それはそうです。私もあちこちで働きましたが、どうも立ち回りが下手でねえ、いつも衝突してしまうんですな、特に偉い人と。と私も半ば溜息を漏らしながら応えた。


そうですよねえ、と患者さん。


ところがね、こんな話があるんですよ、と私。四苦八苦って言うでしょう、四苦ってのは生老病死だ。しかし八苦というのは、もう四つ苦しみがあるから八苦なんです。それが何かって言うと、「いやな奴ほど付き合う羽目になる」ってのと、「この人とは別れたくない」と思う人ほど引き裂かれてしまうものだ、と言うんだね。もう二つは今日は置いておく。


これ、一応仏教では有名なんだけど、仏典でこう言うってことは、お釈迦さんにだって内心いやな奴がいたってことですよ。

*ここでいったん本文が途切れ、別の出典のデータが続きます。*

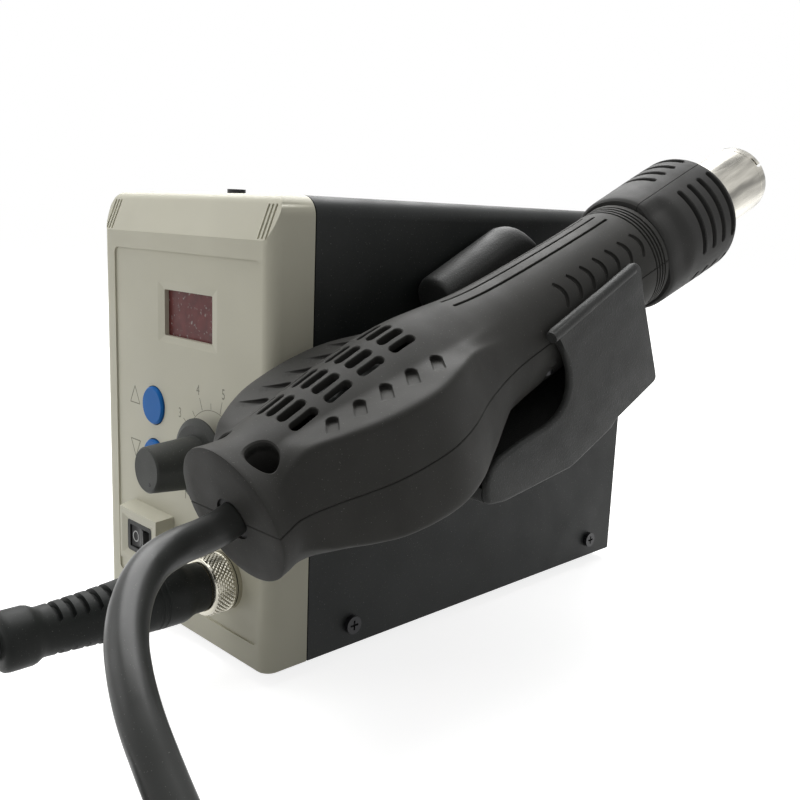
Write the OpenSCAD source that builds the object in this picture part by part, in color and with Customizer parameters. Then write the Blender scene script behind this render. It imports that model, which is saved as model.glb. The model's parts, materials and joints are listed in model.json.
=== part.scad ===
// Hot air rework station: a steel cased bench unit with a moulded front, a cradle on its
// side and a corded handpiece that holds its own fan and heater. Millimetres.
// Frame: X to the right seen from the front, Y to the back, Z up.
// The origin is on the bench, under the middle of the case.

/* [Case] */
// Width of the case
case_w = 95; // [88:0.5:102]
// Height of the case without its feet
case_h = 138.7; // [132:0.1:150]
// Depth of the case with the front moulding
case_d = 177.5; // [165:0.5:200]
// Thickness of the steel sheet
sheet_t = 1; // [0.8:0.1:1.4]
// Outer radius of the folds along the top of the case
fold_r = 5.7; // [4:0.1:8]
// Height that the feet lift the case
foot_h = 4; // [3:0.1:6]
// Radius of a foot
foot_r = 7; // [5:0.5:9]
// Distance of a foot's centre from the sides of the case
foot_in = 14; // [12:0.5:20]

/* [Front moulding] */
// Depth of the front moulding
bezel_d = 15.2; // [13:0.1:18]
// Wall of the front moulding
bezel_t = 2.4; // [2:0.1:3]
// Radius of the front moulding's upright edges
bezel_r = 4; // [2:0.1:6]
// Depth of the sunk panel that carries the controls
panel_sink = 0.6; // [0.3:0.1:1]
// Width of the sunk panel
panel_w = 82; // [74:0.5:84]
// Height of the sunk panel
panel_h = 113; // [108:0.5:114]
// Height of the sunk panel's lower edge above the case's underside
panel_z = 7.5; // [5:0.1:9]

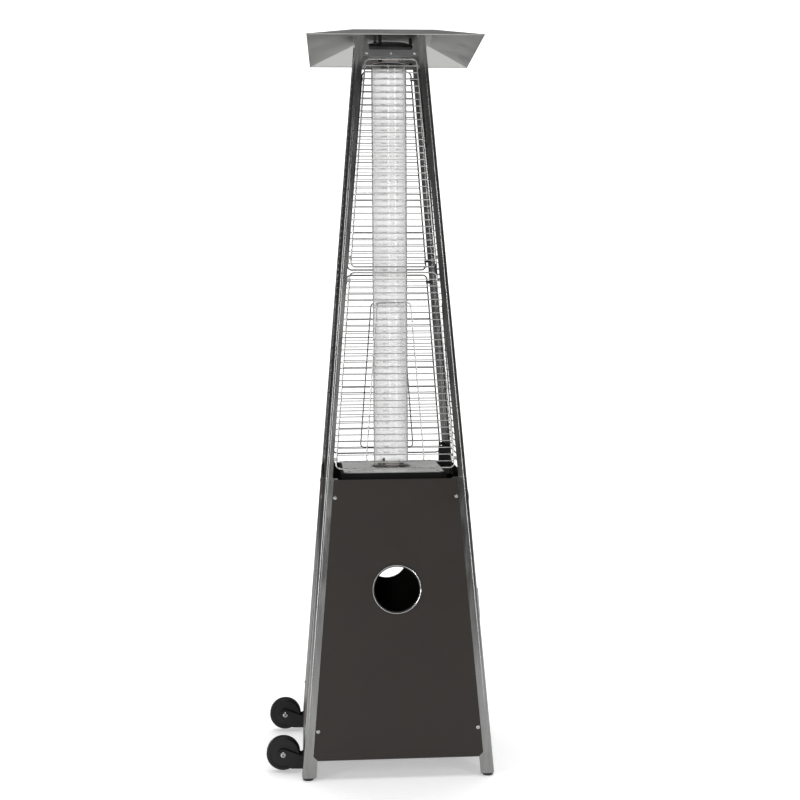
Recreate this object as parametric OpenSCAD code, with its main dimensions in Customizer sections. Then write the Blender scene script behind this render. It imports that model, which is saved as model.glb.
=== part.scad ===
/* [Tower] */
// Height from the floor to the top of the reflector
total_h = 2200; // [2180:1:2230]
// Width across the legs at the floor
base_w = 570; // [550:1:580]
// Inward lean of each face, in millimetres per millimetre of height
lean_rate = 0.0828; // [0.08:0.0001:0.084]
// Height of the joint between the lower and upper legs
joint_z = 883; // [880:1:890]

/* [Legs] */
// Width of one flange of a lower leg
lower_flange = 42; // [40:1:44]
// Width of one flange of an upper leg
upper_flange = 26; // [24:1:28]
// Thickness of the leg sheet
leg_t = 1.5; // [1.2:0.1:1.6]
// Radius of the rounded outer corner of a leg
leg_r = 14; // [12:1:15]

/* [Cabinet] */
// Height of the lower edge of the panels
panel_bottom_z = 60; // [59:1:62]
// Height of the upper edge of the panels
panel_top_z = 878; // [874:1:880]
// Thickness of the panel sheet
panel_t = 1.2; // [1:0.1:1.4]
// Distance from the tower's corner edge to a panel's side edge
panel_margin = 30; // [29:1:31]
// Radius of the round vent in each side panel
vent_r = 68; // [64:1:70]
// Height of the centre of the vents
vent_z = 555; // [540:1:570]
// Height of the gap between the door and the control panel
door_top_z = 700; // [690:1:704]

/* [Burner] */
// Half width of the black burner box
box_half = 157; // [154:1:158]
// Half width of the steel burner deck
deck_half = 150; // [146:1:152]
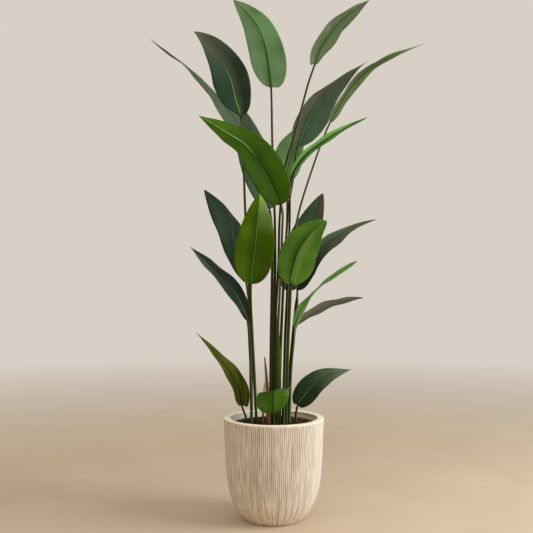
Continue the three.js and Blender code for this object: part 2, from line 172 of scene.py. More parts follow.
# ------------------------------------------------------------------ planter
# The planter is cast in a cream fibre-cement composite. While the skin is soft it is combed from
# the lip down to the foot, so each groove has its own depth and wander, and the lip is wiped smooth.

RIM_RADIUS, POT_HEIGHT = 0.165, 0.333
WALL_LEAN, BELLY_DEPTH, BELLY_POWER = 0.014, 0.058, 6
LIP_WIDTH, LIP_ROUND, LIP_INNER_ROUND = 0.023, 0.0028, 0.004
LEDGE_DROP, LEDGE_WIDTH, LEDGE_ROUND, LEDGE_CORNER = 0.014, 0.008, 0.0012, 0.0015
WELL_RADIUS = RIM_RADIUS - LIP_WIDTH - LEDGE_WIDTH
WELL_STRAIGHT, WELL_NARROWING, WELL_BELLY = 0.040, 0.014, 0.110
FLOOR_RADIUS, FLOOR_TOP = 0.081, 0.016
FLUTES, TOOTH_STEPS, GROOVE_HALF, GROOVE_DEPTH, GROOVE_FADE = 157, 8, 0.24, 0.0026, 0.0018
WANDER, SHALLOWEST = 0.03, 0.6
WALL_ROWS, ROWS_TOWARDS_FOOT, COMB_KNOTS = 64, 0.35, 9
comb = np.random.default_rng(11)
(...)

こいつ面白くねえ、と腹で思いながら内心取り澄まして悟った顔をしてたって事じゃ無いですか。ね、あなたが悩んでる事って、お釈迦さんだって悩みの種だったわけさ。


そう言ったらその人一瞬あっけにとられたような顔をしたがふっと緊張がほぐれたように笑い出した。なるほど、そうですねえ、なるほどなるほど、と頷いている。それまでなんとなく不安が晴れないような顔をしていた患者さんの表情が一気に穏やかになった。


そこで、「今の仏教はね、お寺に行くと仏像があって拝むんだが、お釈迦さんはそんなことは言ってない。あの人は自分の像なんか造るな、と言ったんだ」と教えた。患者さんはびっくりしたようだ。


お釈迦さんが本当に言ったことは、仏像を拝めば救われるなんて事じゃ無い。まずこの世界の成り立ち、法則、自分を取り巻く状況を冷静に見抜けというんだ。そうして、見抜いたらあとは自分を信じて行動しろって言った。結局あなたの頼りにすべきは正確に状況を見抜くことと、自分を信じることだ。こんな安定剤だ漢方だが頼りになるわけじゃ無い。そうだろ?」


医者としてはかなり乱暴な理屈だが、患者さんニコニコとして頷く。はい、今日の説教はお終い。お布施は千バーツね。よいお年を。


四苦八苦が本当にブッダの言葉かどうかは実は怪しい。だが私は対機説法をしたわけだ。患者を安心させるために悪い冗談の種にされたぐらいで、お釈迦さんが怒るわけでも無いだろう。